4 Feminist Myths about Domestic Violence

By Glenn Sacks

Since October is "Domestic Violence Awareness Month", I’ll mark the occasion by examining four of the most prevalent feminist myths about violence in families.

Myth #1: In violent heterosexual relationships, the aggressor is almost always the man, and the victim is almost always the woman.

Serious research on domestic violence overwhelmingly asserts that domestic assault is committed by both men and women and that, by using weapons and the element of surprise, women are abusing their male partners as often as vice versa. Only about 1/4 of violent heterosexual relationships fit the feminist "man/aggressor, woman/victim" model—about the same percentage as fit the "woman/aggressor, man/victim" model. Roughly half of all violent heterosexual relationships are mutually abusive, and domestic violence rates between men and women are comparable from small violence to serious violence, including murder.

The mutual nature of domestic violence has been attested to in voluminous research. For example, veteran domestic violence researchers Richard Gelles, Murray Straus, and Susan Steinmetz, who were once hailed by the women’s movement for their pioneering work on violence against women, were initially surprised to find equal levels of male and female violence. Since then their studies have confirmed it repeatedly.

Cal State Long Beach professor Martin Fiebert compiled and summarized 117 different studies with over 72,000 respondents which found that women initiated domestic violence as often as or more often than men. Studies conducted by the Family Research Laboratory at the University of New Hampshire in 1975, 1985, and 1992 found that abuse rates were equal between husbands and wives and that abuse of wives by husbands is decreasing, while abuse of husbands by wives is increasing.

Studies by researchers R.I. McNeeley and Coramae Richey Mann show that women are much more likely than men to use weapons and the element of surprise. These weapons often include guns, knives, boiling water, bricks, fireplace pokers and baseball bats.

Myth # 2: When women are violent, it is usually in self-defense.

As a general rule, neither men’s nor women’s violence is usually committed in self-defense. According to Straus, for example, roughly 10 percent of women and 15 percent of men perpetuate partner abuse in self-defense. Dr. David Fontes, author of Violent Touch: Breaking Through the Stereotype, and the director of Stop Abuse for Everyone (SAFE), has also found that only a small percentage of female abusers are acting in self-defense.

Myth #3: Domestic violence is committed almost entirely by men, and lesbian relationships are gentler and provide women a refuge from male patriarchal dominance and violence.

Actually, the evidence is virtually undisputed that domestic violence is at least as common in lesbian relationships as it is in heterosexual ones. For example, a 1997 survey of 1,099 lesbians found that 52% of the respondents had been abused by a female lover or partner and that 30% admitted having abused a female lover or partner. Of those who had been victims of abuse, more than half (51.5%) reported that they also had been abusive toward their partners.

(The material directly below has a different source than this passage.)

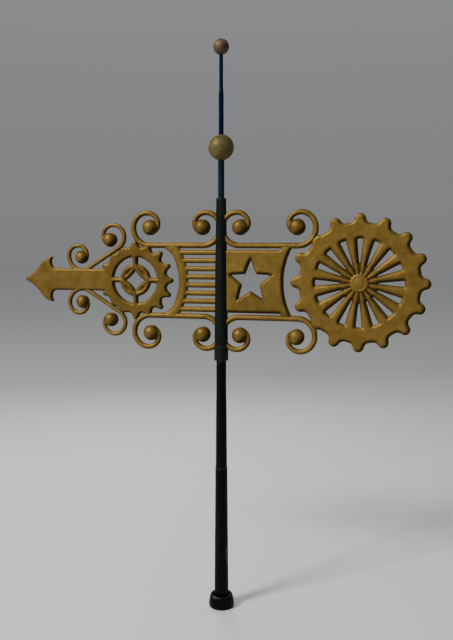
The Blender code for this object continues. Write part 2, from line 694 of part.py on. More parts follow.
# Wheel
def wheel_middle(name):
    """The hub and the ridged spokes, open between them, as far as a little way into the rim."""
    shape = bmesh.new()
    outer = window_outer + SPOKE_ANCHOR
    half_pitch = math.pi / WHEEL_TEETH

    def both_faces(radius, angle, depth):
        place = on_circle((wheel_x, 0.0), radius, angle)
        return [shape.verts.new(vane_point(place, -depth)), shape.verts.new(vane_point(place, depth))]

    def quads(*corners):
        for face in (0, 1):
            shape.faces.new([corner[face] for corner in corners])

    def wall(first, second):
        shape.faces.new((first[0], second[0], second[1], first[1]))

    pole = both_faces(0.0, 0.0, HUB_DEPTH)
    rings = []
    for out, deep in HUB_DOME:
        rings.append([both_faces(HUB_RADIUS * out, half_pitch * k, HUB_DEPTH * deep)
                      for k in range(2 * WHEEL_TEETH)])
    apex = []
    for k in range(2 * WHEEL_TEETH):
        depth = SPOKE_RIDGE_DEPTH if k % 2 else SPOKE_EDGE_DEPTH
        apex.append(both_faces(WINDOW_APEX_RADIUS, half_pitch * k, depth))
    spread = math.asin(WINDOW_HALF_WIDTH / window_outer)
    for k in range(2 * WHEEL_TEETH):
        n = (k + 1) % (2 * WHEEL_TEETH)
        quads(pole, rings[0][k], rings[0][n])
        quads(rings[0][k], rings[1][k], rings[1][n], rings[0][n])
        quads(rings[1][k], apex[k], apex[n], rings[1][n])
    for window in range(0, 2 * WHEEL_TEETH, 2):
        angle = half_pitch * window
        following = (window + 2) % (2 * WHEEL_TEETH)
        near = both_faces(outer, angle + spread, SPOKE_EDGE_DEPTH)
        ridge = both_faces(outer, angle + half_pitch, SPOKE_RIDGE_DEPTH)
        far = both_faces(outer, angle + 2 * half_pitch - spread, SPOKE_EDGE_DEPTH)
        quads(apex[window], near, ridge, apex[window + 1])
        quads(apex[window + 1], ridge, far, apex[following])
        wall(apex[window], near)
        wall(near, ridge)
        wall(ridge, far)
        wall(far, apex[following])
    return mesh_object(name, shape, gilt)


curl_direction = math.atan2(frame_curl_z, FRAME_REACH_TO_WHEEL - wheel_x)
wheel_joined = [tooth_at(curl_direction * side, WHEEL_TEETH) for side in (1, -1)]
wheel_outline = toothed_outline(wheel_x, WHEEL_TEETH, WHEEL_ROOT_RADIUS, WHEEL_TOOTH_HEIGHT,
                                WHEEL_TOOTH_HALF_WIDTH, KNOB_TOOTH, wheel_joined,
                                WHEEL_JOINED_TOOTH_HEIGHT, [], 0.0)
rim_hole = circle_points((wheel_x, 0.0), window_outer, 2 * WHEEL_TEETH)
wheel = plate("wheel", wheel_outline, [rim_hole], WHEEL_THICKNESS, WHEEL_CHAMFER, gilt)
combine(wheel, wheel_middle("wheel_middle"), "UNION")
for cutter in (frame_cutters["upper", "wheel"], frame_cutters["lower", "wheel"]):
    combine(wheel, cutter, "DIFFERENCE")
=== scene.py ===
import math

import bpy
import numpy as np
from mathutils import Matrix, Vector
from mathutils.kdtree import KDTree


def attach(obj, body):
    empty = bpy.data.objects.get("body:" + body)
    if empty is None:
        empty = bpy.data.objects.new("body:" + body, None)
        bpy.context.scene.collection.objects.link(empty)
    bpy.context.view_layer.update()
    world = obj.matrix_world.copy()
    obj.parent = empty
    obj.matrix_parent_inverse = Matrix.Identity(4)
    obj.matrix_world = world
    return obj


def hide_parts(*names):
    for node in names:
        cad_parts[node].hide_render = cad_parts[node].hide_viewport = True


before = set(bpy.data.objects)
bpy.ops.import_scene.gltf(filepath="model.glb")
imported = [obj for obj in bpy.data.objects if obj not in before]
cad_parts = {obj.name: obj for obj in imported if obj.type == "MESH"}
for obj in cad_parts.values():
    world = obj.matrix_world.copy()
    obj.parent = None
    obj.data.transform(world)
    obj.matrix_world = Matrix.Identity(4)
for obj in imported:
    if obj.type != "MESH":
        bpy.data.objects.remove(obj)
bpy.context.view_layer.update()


def pick_nothing():
    """Selects nothing, so that the next operators act on their own piece alone."""
    if bpy.context.object and bpy.context.object.mode != "OBJECT":
        bpy.ops.object.mode_set(mode="OBJECT")
    bpy.ops.object.select_all(action="DESELECT")


pick_nothing()
bpy.ops.object.camera_add(location=(0.860, -3.264, 1.672))
camera = bpy.context.object
camera.name = "photograph_view"
camera.rotation_euler = Vector((-0.2468, 0.9632, -0.1061)).to_track_quat("-Z", "Y").to_euler()
camera.data.lens = 43.456
camera.data.sensor_width = 36.0
bpy.context.scene.camera = camera


def soft_light(name, place, aim, size, power, colour):
    """A large square lamp that faces the vane."""
    pick_nothing()
    bpy.ops.object.light_add(type="AREA", location=place)
    lamp = bpy.context.object
    lamp.name = name
    lamp.rotation_euler = (Vector(aim) - Vector(place)).to_track_quat("-Z", "Y").to_euler()
    lamp.data.size = size
    lamp.data.energy = power
    lamp.data.color = colour


soft_light("key_light", (-4.6, -5.4, 7.0), (0.0, 0.0, 1.5), 2.0, 960.0, (1.0, 0.96, 0.90))
soft_light("side_light", (3.8, -1.6, 2.2), (0.0, 0.0, 1.4), 1.8, 8.0, (0.92, 0.96, 1.0))
soft_light("back_light", (-1.5, 3.2, 3.6), (0.0, 0.0, 1.4), 2.0, 95.0, (0.90, 0.95, 1.0))


def node(tree, kind, place, **settings):
    """A shader node with its settings."""
    made = tree.nodes.new(kind)
    made.location = place
    for key, value in settings.items():
        setattr(made, key, value)
    return made


def ramp(tree, place, value, stops):
    """Colours or greys along a value."""
    made = node(tree, "ShaderNodeValToRGB", place)
    while len(made.color_ramp.elements) < len(stops):
        made.color_ramp.elements.new(0.5)
    for stop, (at, colour) in zip(made.color_ramp.elements, stops):
        stop.position = at
        stop.color = (*colour, 1.0) if isinstance(colour, tuple) else (colour, colour, colour, 1.0)
    tree.links.new(value, made.inputs["Fac"])
    return made.outputs["Color"]


surround = bpy.data.worlds.new("pale_surround")
surround.use_nodes = True
sky = surround.node_tree
around = node(sky, "ShaderNodeSeparateXYZ", (-600, 0))
sky.links.new(node(sky, "ShaderNodeTexCoord", (-800, 0)).outputs["Generated"], around.inputs["Vector"])
sky.links.new(ramp(sky, (-400, 0), around.outputs["Z"], [
    (0.0, (0.222, 0.226, 0.230)), (0.16, (0.236, 0.243, 0.252)), (0.60, (0.320, 0.332, 0.345))]),
    sky.nodes["Background"].inputs["Color"])
sky.nodes["Background"].inputs["Strength"].default_value = 1.0
bpy.context.scene.world = surround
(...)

In a survey of lesbians who had had previous relationships with men, 45% reported that they had experienced physical aggression from their most recent female partner alone, while only 32% had ever experienced any aggression from any male partner.

According to St. Joseph’s University sociology professor Claire Renzetti, lesbian batterers "display a terrifying ingenuity in their selection of abuse tactics, frequently tailoring the abuse to the specific vulnerabilities of their partners" (Violent Betrayal: Partner Abuse in Lesbian Relationships).

To their credit, even the UCLA Clothesline Project, whose website and public materials contain scores of discredited lies about men and domestic violence, cites Renzetti’s research findings that "Violence in gay/lesbian relationships occur at about the same frequency as violence in heterosexual relationships."

Over the past 30 years feminists have often played an admirable role in pushing for societal acceptance for gays and lesbians. However, feminists have shamefully turned their backs on battered lesbians, and have stifled the attempts of activists to address lesbian domestic violence.

Myth #4: Mothers are children’s "first line of defense" against child abuse.

In reality it is mothers, not fathers, who commit the overwhelming majority of child abuse, neglect, and parental murder. According to the US Department of Justice, 70% of confirmed cases of child abuse and 65% of parental murders of children are committed by mothers, not fathers.

According to the US Department of Health and Human Services, adjusting for the greater number of single mothers, a custodial mother is five times as likely to murder her own children as a custodial father is. A study of confirmed child abuse cases published in the Journal of Child Abuse and Neglect found that mothers abuse their children two and a half times as often as fathers. The Third National Incidence Study of Child Abuse and Neglect (1996) found that children are 88% more likely to be seriously injured from abuse or neglect by their mothers than by their fathers.

Twenty-five years ago feminists played a heroic role in advocating for abused women and publicizing the despicable crime of wife-beating. Today, unfortunately, their refusal to acknowledge violence by women stands in the way of eliminating domestic violence for everyone—not only women, but men and children as well.